7.  Blame: I am not going to pass the buck. I will take responsibility for my actions.

8.  Gossip and Negativity: I will put the best construction on everything when it comes to other people. I will also minimize my contact with people who are negative and toxic and bring other people down.

9.  Comparison: I have my own unique contribution to make and there is no one else like me.

10.  Fear of failure: You don’t succeed without experiencing failure. Just make sure you fall forward.

11.  A spirit of poverty: Believe with God that there is always more than enough and never a lack.

12.  Feelings of unworthiness:You are fearfully and wonderfully made by your creator. (see Psalm 139)

13.  Doubt:Believe God has a plan for you that is beyond anything you could imagine. The future is brighter than you could ever realize.

14.  Self-pity:God comforts us in our sorrow so that we can comfort others with the comfort we ourselves have received from God.

15.  Retirement:As long as you are still breathing, you are here for a reason. You have a purpose to influence others for Christ. That does not come to an end until the day we die.

16.  Excuses: A wise man once said, if you need an excuse, any excuse will do.

17.  Lack of counsel: Wise decisions are rarely made in a vacuum.

18.  Pride: Blessed are the humble.

19.  Worry: God is in control and worrying will not help.

The Gift of the Kingdom

~Fr. Greene

There is only one simple qualification for being a disciple of Jesus: give up everything. That’s a pretty insurmountable obstacle. So hard is this qualification that earnest Christians have thought of many ways to soften Jesus’ words without washing all meaning and challenge out of them. It is often suggested that this qualification means we have to give up everything that comes between us and God. That is, if parents, children, spouses, friends, or fellow members of a community help us draw closer to God, we don’t have to give them up. The same would go for material possessions. Even monks and hermits have to use things in this world in order to live so we can’t give up having anything at all. The trick, it seems, is to use things in such a way that the work and recreation we do with them draws us closer to God rather than farther away. 

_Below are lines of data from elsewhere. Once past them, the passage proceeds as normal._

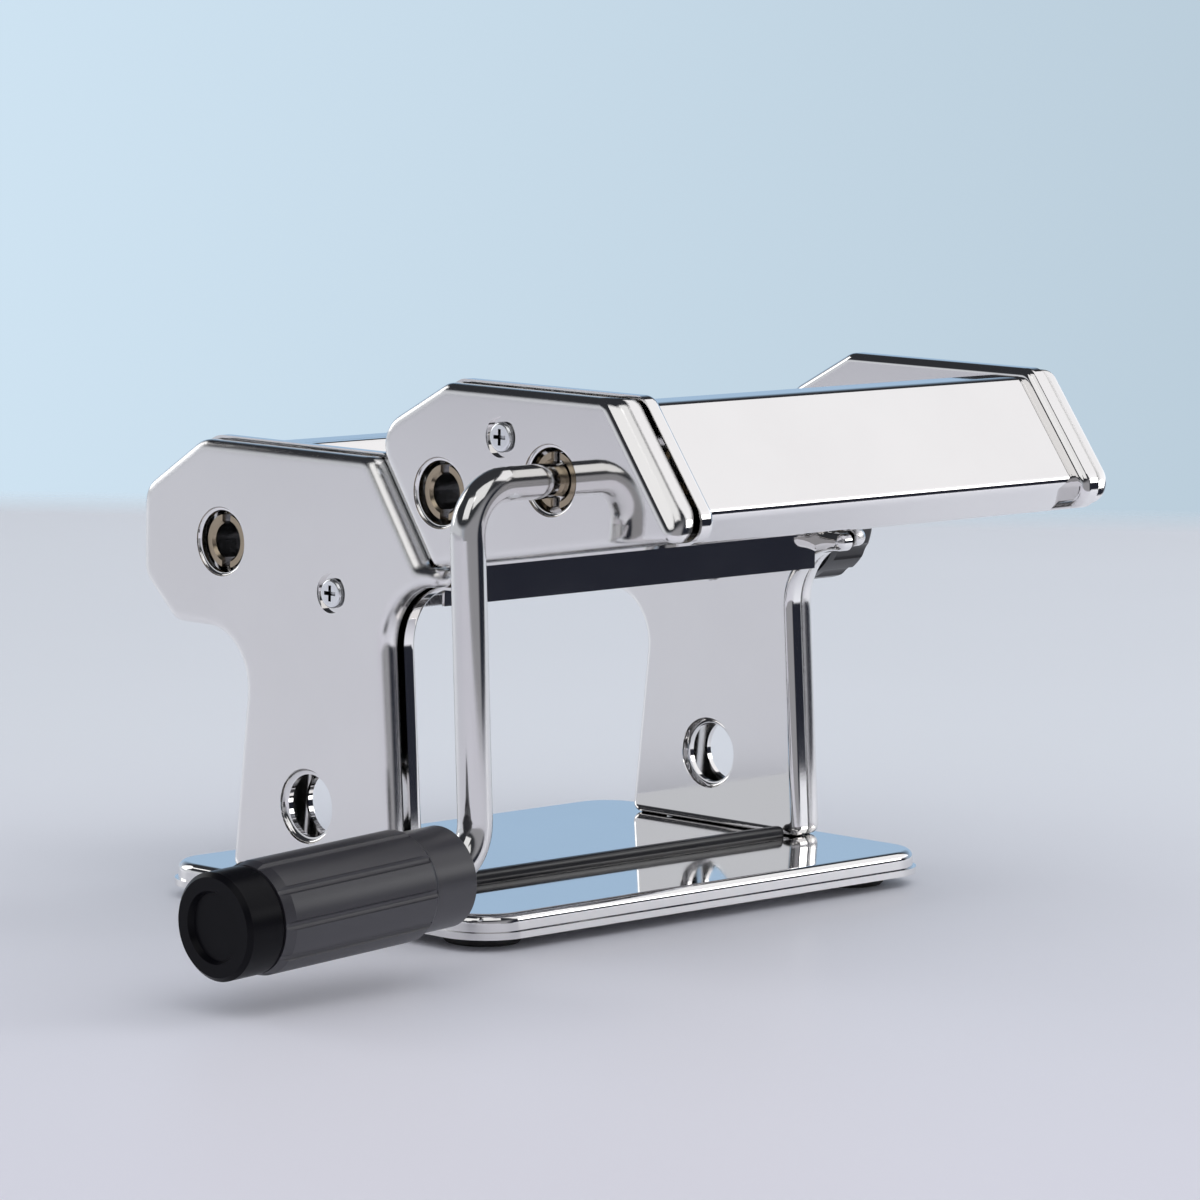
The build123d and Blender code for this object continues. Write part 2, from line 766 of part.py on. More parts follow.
# ---- cutter head ----
def cutter_cap(hand):
    shell = cup(cap_outline(), cup_depth)
    shell = screw_dimple(shell, *cap_rod)
    if hand < 0:
        shell = rolled_hole(shell, *axes["rear_a"], socket_radius, socket_lip)
        shell = rolled_hole(shell, *axes["front_a"], socket_radius, socket_lip)
    placed = side_plane(-outer_x) * shell
    return placed if hand < 0 else mirrored(placed)


def cutter_frame(hand):
    shell = cup(cap_outline(frame_margin), cap_frame_depth)
    for name, place in axes.items():
        driven_end = hand < 0 and name.endswith("_a")
        bore = tube_diameter / 2 if driven_end else cutter_journal / 2
        shell = round_hole(shell, *place, bore + running + bush_wall)
    shell = round_hole(shell, *cap_rod, screw_diameter / 2 + screw_play)
    placed = side_plane(frame_x) * shell
    return placed if hand > 0 else mirrored(placed)


def cutter_tongue(hand):
    # strip between the caps that slides in the gap of the body wall
    width = tongue_inner_width + cutter_gap + tongue_outer_width
    across = -lean
    start = polar((cap_y, cap_z), 90 - lean, 5.0)
    edge_middle = polar(start, 90 - lean, tongue_length / 2)
    middle = polar(edge_middle, across, (cutter_gap + tongue_outer_width - tongue_inner_width) / 2)
    strip = Pos(*middle) * (Rot(0, 0, across) * RectangleRounded(width, tongue_length, 2.0))
    low = frame_x + cap_frame_depth
    solid = slab(strip, low, low + tongue_thickness)
    return solid if hand > 0 else mirrored(solid)


def cutter_front_plate():
    # slanted face with a rolled top strip and a return lip under the pasta
    front_top, front_low = cap_corners()[3], cap_corners()[4]
    inset = cover_inset + 0.9
    shift = inset / cos(radians(front_lean))
    top = front_top[1] - 1.5 - sheet / 2
    crown = meet((front_top[0] + shift, front_top[1]), 90 - front_lean, (0, top), 0)
    chin = meet(crown, 90 - front_lean, (0, front_low[1] + chin_rise), 0)
    feed = axes["front_b"][0] + 4.4
    lip = polar(chin, -chin_angle, chin_length)
    flange = polar(lip, -belly_tilt, chin_flange)
    points = [(feed, top - 6.0), (feed, top), crown, chin, lip, flange]
    return folded(points, [2.0, 4.0, 2.5, 1.2])


def cutter_centre_guide():
    # channel between the two feed slots
    front_y = axes["front_a"][0] - 1.6
    rear_y = axes["rear_b"][0] + 1.6
    top = cap_rod[1] + rod_diameter / 2 + 1.4
    return folded([(front_y, top - 3.4), (front_y, top), (rear_y, top), (rear_y, top - 8.0)], [2.0, 2.0])


def cutter_rear_plate():
    # closes the back of the head and turns in under it
    rear_low, rear_high = cap_corners()[0], cap_corners()[1]
    inset = (cover_inset + sheet / 2) / cos(radians(lean))
    heel = (rear_low[0] - inset, rear_low[1])
    low = meet(heel, 90 - lean, (rear_low[0], rear_low[1] + 2.0), 180 - belly_tilt)
    high = meet(heel, 90 - lean, (0, rear_high[1] - 3.5), 0)
    brow = polar(high, 180 - cap_slope, 7.0)
    toe = polar(low, 180 - belly_tilt, 9.0)
    return folded([brow, high, low, toe], [3.5, 3.0])


def ridged_points(strip, phase, end):
    # (x, radius) points of a roller whose ridges are one strip wide
    core = cutter_core / 2
    outer = cutter_diameter / 2
    pitch = 2 * strip
    count = int(cut_length / pitch)
    start = -count * pitch / 2
    points = [(-end, core)]
    for index in range(count):
        low = start + index * pitch + phase * strip + ridge_play / 2
        high = low + strip - ridge_play
        points += [(low, core), (low, outer), (high, outer), (high, core)]
    return points + [(end, core)]


def driven_cutter(place, strip):
    end = roller_end_x
    points = [(-end, 0)] + ridged_points(strip, 0, end)
    points += [(end, cutter_journal / 2), (cover_in_x - 0.3, cutter_journal / 2), (cover_in_x - 0.3, 0)]
    return with_socket(turned(points, *place), *place)


def idle_cutter(place, strip):
    end = roller_end_x
    left = cavity_x + 3.0
    points = [(-left, 0), (-left, cutter_journal / 2), (-end, cutter_journal / 2)]
    points += ridged_points(strip, 1, end)
    points += [(end, cutter_journal / 2), (cover_in_x - 0.3, cutter_journal / 2), (cover_in_x - 0.3, 0)]
    return turned(points, *place)


def cutter_gear(place, phase):
    tip = cutter_centre_distance / 2 + cutter_addendum
    root = cutter_centre_distance - tip - root_play
    face = gear_face(cutter_teeth, cutter_centre_distance, cutter_addendum, root, tip_share)
    face -= Circle(cutter_journal / 2)
    return slab(Pos(*place) * (Rot(0, 0, phase) * face), gear_x, gear_x + gear_width)


def comb(place, strip, phase, side):
    # stripper under a cutting roller; its teeth stand in the roller's grooves
    ridge_clear = cutter_diameter / 2 + comb_play
    tip = cutter_core / 2 + comb_play
    pitch = 2 * strip
    count = int(cut_length / pitch)
    start = -count * pitch / 2
    spine_face = Pos(0, (ridge_clear + comb_reach) / 2) * Rectangle(2 * frame_x, comb_reach - ridge_clear)
    tooth_width = strip - 0.6
    for index in range(count):
        middle = start + index * pitch + (1.5 - phase) * strip
        middle = middle if middle < cut_length / 2 else middle - pitch * count
        tooth = Pos(middle, (tip + ridge_clear) / 2 + 0.2) * Rectangle(tooth_width, ridge_clear - tip + 0.4)
        spine_face += tooth
    blade = extrude(spine_face, amount=comb_thickness / 2, both=True)
    down = -90 - belly_tilt + side * comb_lean
    direction = (0, cos(radians(down)), sin(radians(down)))
    return Plane(origin=(0, *place), x_dir=(1, 0, 0), z_dir=Vector(1, 0, 0).cross(Vector(*direction))) * blade


# ---- crank ----
def crank_points():
    # tang end, elbow, wrist and tip of the bent rod
    y, z = axes["front_a"]
    droop = radians(crank_droop)
    tang = (crank_insert - tube_end_x, y, z)
    elbow = (-(outer_x + crank_out), y, z)
    wrist = (elbow[0] + crank_arm * sin(droop), y, z - crank_arm * cos(droop))
    rod_end = grip_start + grip_body_length - nut_pocket + nut_thickness + 2.4
    tip = (wrist[0] - rod_end * cos(droop), y, wrist[2] - rod_end * sin(droop))
    return tang, elbow, wrist, tip


def crank_rod():
    # round rod bent twice, with two ears that drop into the socket's notches
    tang, elbow, wrist, tip = crank_points()
    bends = FilletPolyline(*[(x, z) for x, y, z in (tang, elbow, wrist, tip)], radius=crank_bend)
    path = Plane(origin=(0, tang[1], 0), x_dir=(1, 0, 0), z_dir=(0, -1, 0)) * bends
    rod = sweep(Plane(origin=tang, z_dir=(-1, 0, 0)) * Circle(rod_round / 2), path=path)
    ear_x = notch_depth - touch_gap - ear_width / 2 - tube_end_x
    ears = Pos(ear_x, tang[1], tang[2]) * Cylinder(ear_width / 2, tube_diameter - 0.4)
    return rod + ears


def grip_plane():
    wrist, tip = Vector(*crank_points()[2]), Vector(*crank_points()[3])
    direction = (tip - wrist).normalized()
    return Plane(origin=wrist + direction * grip_start, x_dir=(0, 1, 0), z_dir=direction)


def crank_grip():
    # plastic grip, turning on the rod: plain collar, then a grooved barrel
    length = grip_body_length
    collar = grip_collar / 2
    barrel = grip_diameter / 2
    profile = [
        (rod_round / 2 + 0.1, 0),
        (collar - 1.0, 0),
        (collar, 1.0),
        (collar, grip_collar_length),
        (barrel, grip_collar_length + 2.0),
        (barrel, length - 3.0),
        (barrel - 0.8, length),
        (spigot_diameter / 2, length),
        (spigot_diameter / 2, length - nut_pocket),
        (rod_round / 2 + 0.1, length - nut_pocket),
    ]
    body = revolve(Plane.XZ * make_face(Polyline(*profile, close=True)), Axis.Z)
    groove_start = grip_collar_length + 1.0
    groove = extrude(Circle(groove_radius), amount=length - groove_start)
    groove = Pos(barrel + groove_radius - groove_depth, 0, groove_start) * groove
    for index in range(grip_grooves):
        body -= Rot(0, 0, index * 360 / grip_grooves) * groove
    return grip_plane() * body


def crank_grip_cap():
    radius = grip_cap_diameter / 2
    low = grip_body_length + 0.4
    high = grip_body_length + grip_cap_length
    profile = [
        (0, low - spigot_length),
        (spigot_diameter / 2, low - spigot_length),
        (spigot_diameter / 2, low),
        (radius - 0.6, low),
        (radius, low + 0.6),
        (radius, high - 1.2),
        (radius - 1.2, high),
        (grip_cap_recess / 2, high),
        (grip_cap_recess / 2 - 0.8, high - grip_cap_recess_depth),
        (0, high - grip_cap_recess_depth),
    ]
    return grip_plane() * revolve(Plane.XZ * make_face(Polyline(*profile, close=True)), Axis.Z)


def crank_push_nut():
    low = grip_body_length - nut_pocket + 0.3
    nut = Pos(0, 0, low) * extrude(Circle(7.6) - Circle(rod_round / 2), amount=nut_thickness)
    return grip_plane() * nut


# ---- write the parts ----
def write(name, solids):
    if isinstance(solids, list):
        solids = Compound(children=solids)
    export_step(solids, "parts/" + name + ".step")


os.makedirs("parts", exist_ok=True)
half_tooth = 180 / roller_teeth
half_cutter_tooth = 180 / cutter_teeth
tilt = -belly_tilt
driven_bore = tube_diameter / 2 + running
plain_bore = journal / 2 + running
cutter_bore = cutter_journal / 2 + running

write("base_plate", base_plate())
write("base_feet", base_feet())
write("leg_brackets", leg_brackets())
write("base_screws", base_screws())
for hand, side in ((-1, "left"), (1, "right")):
    write("side_cover_" + side, side_cover(hand))
    write("side_frame_" + side, side_frame(hand))
    write("bearing_block_" + side, bearing_block(hand))
    write("cutter_cap_" + side, cutter_cap(hand))
    write("cutter_frame_" + side, cutter_frame(hand))
write("body_tie_rods", [tie_rod(body_rod, [-1]), tie_rod(rear_rod, [1])])
write("side_spacers", [spacer(body_rod, -1), spacer(rear_rod, 1)])
write("side_cover_screws", [wall_screw(body_rod, -1), wall_screw(rear_rod, 1)])
write("front_cover", front_cover())
write("hopper_front", hopper_front())
write("hopper_rear", hopper_rear())
write("rear_cover", rear_cover())
write("rear_roller", rear_roller())
write("rear_roller_gear", roller_gear(rear_roller_y, 0))
rear_place = (rear_roller_y, roller_z)
write("rear_roller_bushes", [bush(*rear_place, driven_bore, -1), bush(*rear_place, plain_bore, 1)])
write("front_roller", front_roller())
write("front_roller_gear", roller_gear(front_roller_y, half_tooth))
eye = plain_bore + 0.1
write("rear_scraper", scraper(rear_roller_y, -62, rear_blade, driven_bore + 0.1, eye, frame_x))
write("front_scraper", scraper(front_roller_y, -118, front_blade, eye, eye, frame_x - boss_reach))
write("adjuster_shaft", adjuster_shaft())
write("adjuster_bushes", adjuster_bushes())
write("index_plate", index_plate())
write("adjuster_knob", adjuster_knob())
write("knob_cap", knob_cap())
write("knob_spring", knob_spring())
write("knob_screw", knob_screw())
write("cutter_tongues", [cutter_tongue(-1), cutter_tongue(1)])
write("cutter_front_plate", cutter_front_plate())
write("cutter_centre_guide", cutter_centre_guide())
write("cutter_rear_plate", cutter_rear_plate())
write("cutter_tie_rods", [tie_rod(cap_rod, [-1, 1]), tie_rod(lower_rod, [])])
write("cutter_spacers", [spacer(cap_rod, -1), spacer(cap_rod, 1)])
write("cutter_cap_screws", [wall_screw(cap_rod, -1), wall_screw(cap_rod, 1)])
cutter_bushes = []
for name, place in axes.items():
    cutter_bushes.append(bush(*place, driven_bore if name.endswith("_a") else cutter_bore, -1))
    cutter_bushes.append(bush(*place, cutter_bore, 1))
write("cutter_bushes", cutter_bushes)
for pair, strip in (("rear", fine_cut), ("front", wide_cut)):
    driven, idle = axes[pair + "_a"], axes[pair + "_b"]
    write(pair + "_cutter_driven", driven_cutter(driven, strip))
    write(pair + "_cutter_idle", idle_cutter(idle, strip))
    write(pair + "_cutter_driven_gear", cutter_gear(driven, tilt))
    write(pair + "_cutter_idle_gear", cutter_gear(idle, tilt + half_cutter_tooth))
    write(pair + "_comb_a", comb(driven, strip, 0, 1))
    write(pair + "_comb_b", comb(idle, strip, 1, -1))
write("crank_rod", crank_rod())
write("crank_grip", crank_grip())
write("crank_grip_cap", crank_grip_cap())
write("crank_push_nut", crank_push_nut())
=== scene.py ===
import json
import math

import bmesh
import bpy
import numpy as np
from mathutils import Matrix, Vector


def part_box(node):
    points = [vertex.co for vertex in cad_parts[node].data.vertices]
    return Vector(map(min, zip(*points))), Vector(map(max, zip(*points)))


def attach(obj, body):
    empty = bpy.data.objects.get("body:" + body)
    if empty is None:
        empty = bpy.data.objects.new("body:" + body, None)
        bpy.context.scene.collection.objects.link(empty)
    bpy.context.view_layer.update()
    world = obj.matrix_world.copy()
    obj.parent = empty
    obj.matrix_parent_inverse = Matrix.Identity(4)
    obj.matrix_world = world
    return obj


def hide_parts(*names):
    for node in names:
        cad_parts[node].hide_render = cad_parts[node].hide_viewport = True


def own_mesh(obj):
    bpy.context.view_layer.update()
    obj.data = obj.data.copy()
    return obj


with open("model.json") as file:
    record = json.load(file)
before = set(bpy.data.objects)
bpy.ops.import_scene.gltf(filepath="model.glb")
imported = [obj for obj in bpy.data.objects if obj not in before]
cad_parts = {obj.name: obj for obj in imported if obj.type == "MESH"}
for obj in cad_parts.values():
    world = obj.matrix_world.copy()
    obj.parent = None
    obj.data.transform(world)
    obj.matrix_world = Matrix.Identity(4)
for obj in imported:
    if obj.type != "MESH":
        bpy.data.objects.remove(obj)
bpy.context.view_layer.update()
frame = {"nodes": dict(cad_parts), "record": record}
nodes = frame["nodes"]
print("frame loaded:", len(nodes), "nodes")


# small helpers for node trees
def newMaterial(name):
    material = bpy.data.materials.new(name)
    material.use_nodes = True
    tree = material.node_tree
    return material, tree, tree.nodes["Principled BSDF"]


def link(tree, source, target):
    tree.links.new(source, target)


def objectCoords(tree, scale=(1, 1, 1)):
    coords = tree.nodes.new("ShaderNodeTexCoord")
    mapping = tree.nodes.new("ShaderNodeMapping")
    mapping.inputs["Scale"].default_value = scale
    link(tree, coords.outputs["Object"], mapping.inputs["Vector"])
    return mapping.outputs["Vector"]


def noise(tree, vector, scale, detail=3.0, roughness=0.5):
    node = tree.nodes.new("ShaderNodeTexNoise")
    node.inputs["Scale"].default_value = scale
    node.inputs["Detail"].default_value = detail
    node.inputs["Roughness"].default_value = roughness
    link(tree, vector, node.inputs["Vector"])
    return node.outputs["Fac"]


def remap(tree, value, low, high, fromLow=0.0, fromHigh=1.0):
    node = tree.nodes.new("ShaderNodeMapRange")
    node.inputs["From Min"].default_value = fromLow
    node.inputs["From Max"].default_value = fromHigh
    node.inputs["To Min"].default_value = low
    node.inputs["To Max"].default_value = high
    link(tree, value, node.inputs["Value"])
    return node.outputs["Result"]


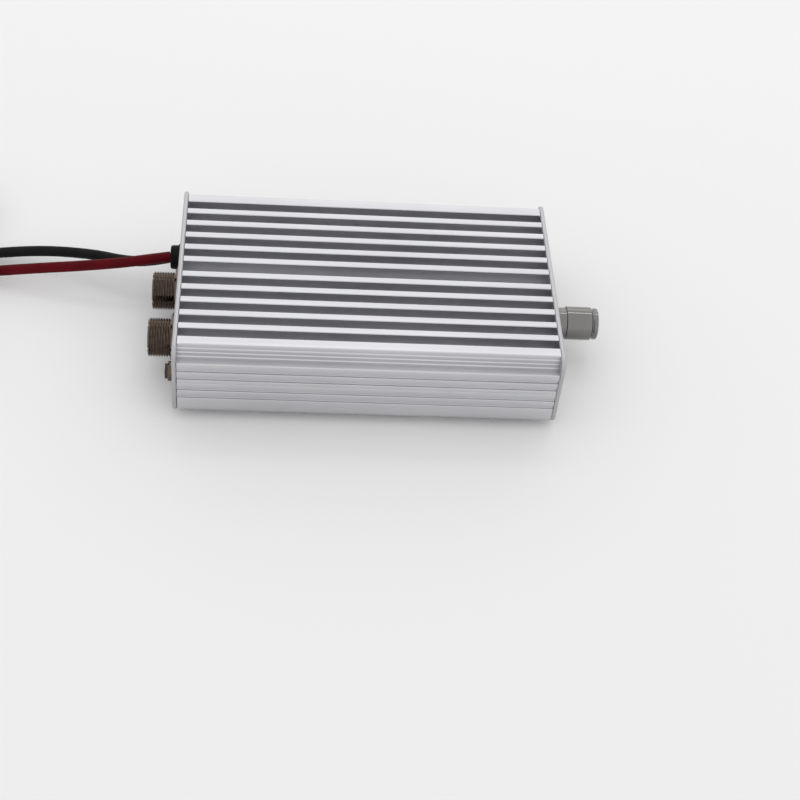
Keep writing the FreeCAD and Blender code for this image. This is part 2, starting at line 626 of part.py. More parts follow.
def socket_insulator(y):
    mouth = SOCKET_REACH - SOCKET_FACE_RECESS
    rear = -(PANEL_THICKNESS + SOCKET_INNER_LENGTH)
    outer = SOCKET_BORE_RADIUS
    profile = [(rear, CONTACT_TAIL_RADIUS), (rear, outer), (mouth, outer), (mouth, CONTACT_RADIUS)]
    back = mouth - CONTACT_BORE_DEPTH - CONTACT_WALL
    profile += [(back, CONTACT_RADIUS), (back, CONTACT_TAIL_RADIUS)]
    return turned(profile, REAR_OUT, y, AXIS_Z, -1)


def socket_contact(y):
    """Split socket tube with a solder tail that reaches over the board's edge."""
    mouth = SOCKET_REACH - SOCKET_FACE_RECESS
    back = mouth - CONTACT_BORE_DEPTH - CONTACT_WALL
    tail = -(PANEL_THICKNESS + SOCKET_INNER_LENGTH + CONTACT_TAIL_LENGTH)
    profile = [(tail, 0), (tail, CONTACT_TAIL_RADIUS), (back, CONTACT_TAIL_RADIUS)]
    profile += [(back, CONTACT_RADIUS), (mouth, CONTACT_RADIUS), (mouth, CONTACT_BORE_RADIUS)]
    profile += [(mouth - CONTACT_BORE_DEPTH, CONTACT_BORE_RADIUS), (mouth - CONTACT_BORE_DEPTH, 0)]
    contact = turned(profile, REAR_OUT, y, AXIS_Z, -1)
    x0 = REAR_OUT - mouth - 1
    x1 = REAR_OUT - mouth + CONTACT_SLOT_DEPTH
    half = CONTACT_SLOT_WIDTH / 2
    reach = CONTACT_RADIUS + 1
    upright = block(x0, x1, y - half, y + half, AXIS_Z - reach, AXIS_Z + reach)
    level = block(x0, x1, y - reach, y + reach, AXIS_Z - half, AXIS_Z + half)
    return contact.cut([upright, level])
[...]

We could phrase this approach by saying that the problem is not possessions but possessiveness. God gives us parents, children, siblings, and friends as gifts. Likewise we should give each ourselves as gifts to other people. The things we use in the world are likewise gifts from God and should be treated accordingly. The problem comes when we prefer to take other people or take things rather than receive them. In such cases, the intensity of love we feel for others is actually possessiveness rather than love. Jesus gives his confusing direction to “hate” parents, children, siblings, and friends but it is to warn us not to be possessive of them. Taking people and things is the result of putting ourselves in competitive relationship with other people. When we compete with others, we have to win and a victory is something we earn, not a gift. This same competitiveness carries over to our attitudes toward possessions. We often want things that other people have or want to have things at the expense of others so that we can claim a victory over them. Competitiveness, however, is a bottomless pit. If we win one round, we always fear losing the next. If we have to have more than other people, or at least as much, we have to keep on accumulating more things no matter the damage our hoarding does to ourselves or others. In all this, the people we try defeat and our lust to win through possessions become stumbling blocks between ourselves and God. This is what we have to give up.

It sounds simple, but in the heat of daily battles, we find that the possessiveness born of competitiveness is very hard to renounce and it amounts to carrying our cross daily. If we can daily renounce our possessiveness, we will indeed receive everything from God and from one another as Gift.